> [DATA PROVIDED]:
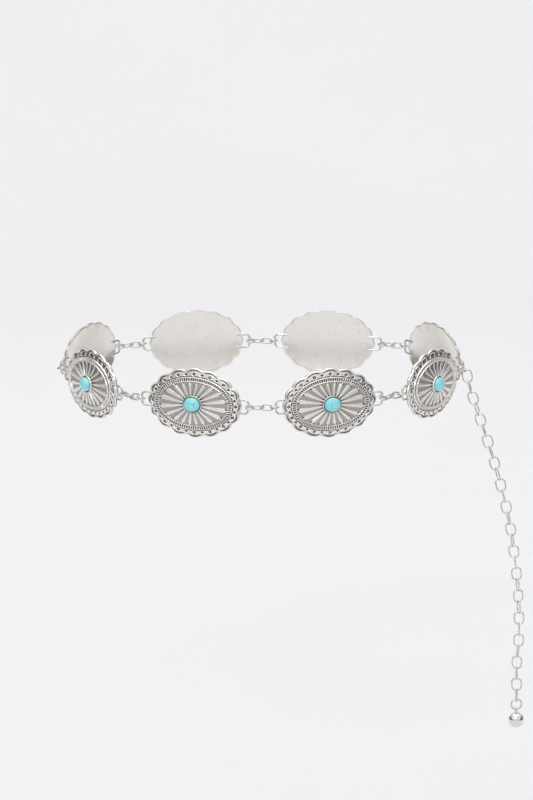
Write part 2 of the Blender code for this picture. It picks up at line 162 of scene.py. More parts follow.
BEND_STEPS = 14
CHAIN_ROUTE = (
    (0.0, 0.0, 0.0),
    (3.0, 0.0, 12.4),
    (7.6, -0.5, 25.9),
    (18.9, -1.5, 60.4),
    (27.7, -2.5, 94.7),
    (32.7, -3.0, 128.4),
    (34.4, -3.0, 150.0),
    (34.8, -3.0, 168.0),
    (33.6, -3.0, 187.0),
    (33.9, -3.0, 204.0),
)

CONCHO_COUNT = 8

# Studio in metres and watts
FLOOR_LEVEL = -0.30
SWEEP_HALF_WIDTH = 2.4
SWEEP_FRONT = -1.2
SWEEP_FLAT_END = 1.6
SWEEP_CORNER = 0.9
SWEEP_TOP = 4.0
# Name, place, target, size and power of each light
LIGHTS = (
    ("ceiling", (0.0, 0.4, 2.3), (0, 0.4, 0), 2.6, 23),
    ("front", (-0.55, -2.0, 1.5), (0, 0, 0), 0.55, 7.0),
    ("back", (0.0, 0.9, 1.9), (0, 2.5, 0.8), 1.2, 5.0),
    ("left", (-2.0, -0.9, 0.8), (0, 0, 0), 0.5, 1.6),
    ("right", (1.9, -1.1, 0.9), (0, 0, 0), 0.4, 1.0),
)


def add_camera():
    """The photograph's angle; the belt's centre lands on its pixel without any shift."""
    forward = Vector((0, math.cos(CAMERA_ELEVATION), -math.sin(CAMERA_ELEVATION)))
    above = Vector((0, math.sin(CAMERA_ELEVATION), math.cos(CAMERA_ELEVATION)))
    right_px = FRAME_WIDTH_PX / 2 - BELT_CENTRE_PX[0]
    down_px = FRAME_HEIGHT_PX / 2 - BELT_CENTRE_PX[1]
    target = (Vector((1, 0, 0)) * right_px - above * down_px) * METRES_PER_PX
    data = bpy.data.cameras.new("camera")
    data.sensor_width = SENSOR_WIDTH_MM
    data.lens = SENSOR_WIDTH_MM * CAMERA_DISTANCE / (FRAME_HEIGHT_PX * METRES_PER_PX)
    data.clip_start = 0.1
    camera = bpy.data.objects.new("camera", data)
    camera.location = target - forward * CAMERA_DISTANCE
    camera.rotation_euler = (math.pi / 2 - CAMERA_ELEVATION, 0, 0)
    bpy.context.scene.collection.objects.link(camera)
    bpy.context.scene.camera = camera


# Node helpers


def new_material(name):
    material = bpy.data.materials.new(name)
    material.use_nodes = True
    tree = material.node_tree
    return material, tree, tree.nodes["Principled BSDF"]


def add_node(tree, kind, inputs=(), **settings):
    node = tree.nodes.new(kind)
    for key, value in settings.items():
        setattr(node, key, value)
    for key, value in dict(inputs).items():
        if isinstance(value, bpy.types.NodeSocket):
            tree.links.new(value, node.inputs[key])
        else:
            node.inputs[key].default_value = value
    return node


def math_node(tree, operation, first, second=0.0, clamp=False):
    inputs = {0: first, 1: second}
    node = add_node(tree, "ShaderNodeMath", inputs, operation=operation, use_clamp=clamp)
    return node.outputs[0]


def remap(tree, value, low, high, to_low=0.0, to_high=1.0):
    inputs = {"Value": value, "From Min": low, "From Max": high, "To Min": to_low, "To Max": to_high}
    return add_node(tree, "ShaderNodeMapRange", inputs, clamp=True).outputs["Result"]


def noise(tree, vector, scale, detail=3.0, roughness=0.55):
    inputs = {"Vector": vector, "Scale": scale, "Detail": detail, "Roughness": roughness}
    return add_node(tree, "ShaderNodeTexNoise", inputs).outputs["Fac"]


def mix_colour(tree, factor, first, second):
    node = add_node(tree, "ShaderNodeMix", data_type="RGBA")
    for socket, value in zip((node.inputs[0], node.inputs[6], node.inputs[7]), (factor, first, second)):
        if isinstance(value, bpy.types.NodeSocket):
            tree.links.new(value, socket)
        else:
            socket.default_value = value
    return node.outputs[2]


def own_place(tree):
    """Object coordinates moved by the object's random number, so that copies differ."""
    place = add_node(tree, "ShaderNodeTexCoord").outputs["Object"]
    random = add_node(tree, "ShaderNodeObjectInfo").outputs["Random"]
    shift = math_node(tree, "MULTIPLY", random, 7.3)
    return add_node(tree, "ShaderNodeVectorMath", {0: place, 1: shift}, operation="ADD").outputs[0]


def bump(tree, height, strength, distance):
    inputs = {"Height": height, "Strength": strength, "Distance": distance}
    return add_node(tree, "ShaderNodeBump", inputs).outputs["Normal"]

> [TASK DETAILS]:
Only the lines from the beginning of the material to the line containing "CONCHO_COUNT = 8" should be echoed, verbatim and in full.

> [FULL OUTPUT]:
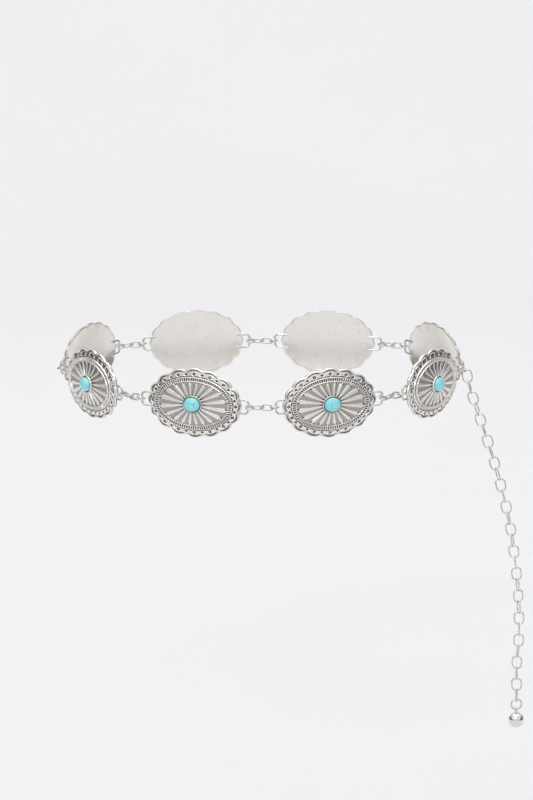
Write part 2 of the Blender code for this picture. It picks up at line 162 of scene.py. More parts follow.
BEND_STEPS = 14
CHAIN_ROUTE = (
    (0.0, 0.0, 0.0),
    (3.0, 0.0, 12.4),
    (7.6, -0.5, 25.9),
    (18.9, -1.5, 60.4),
    (27.7, -2.5, 94.7),
    (32.7, -3.0, 128.4),
    (34.4, -3.0, 150.0),
    (34.8, -3.0, 168.0),
    (33.6, -3.0, 187.0),
    (33.9, -3.0, 204.0),
)

CONCHO_COUNT = 8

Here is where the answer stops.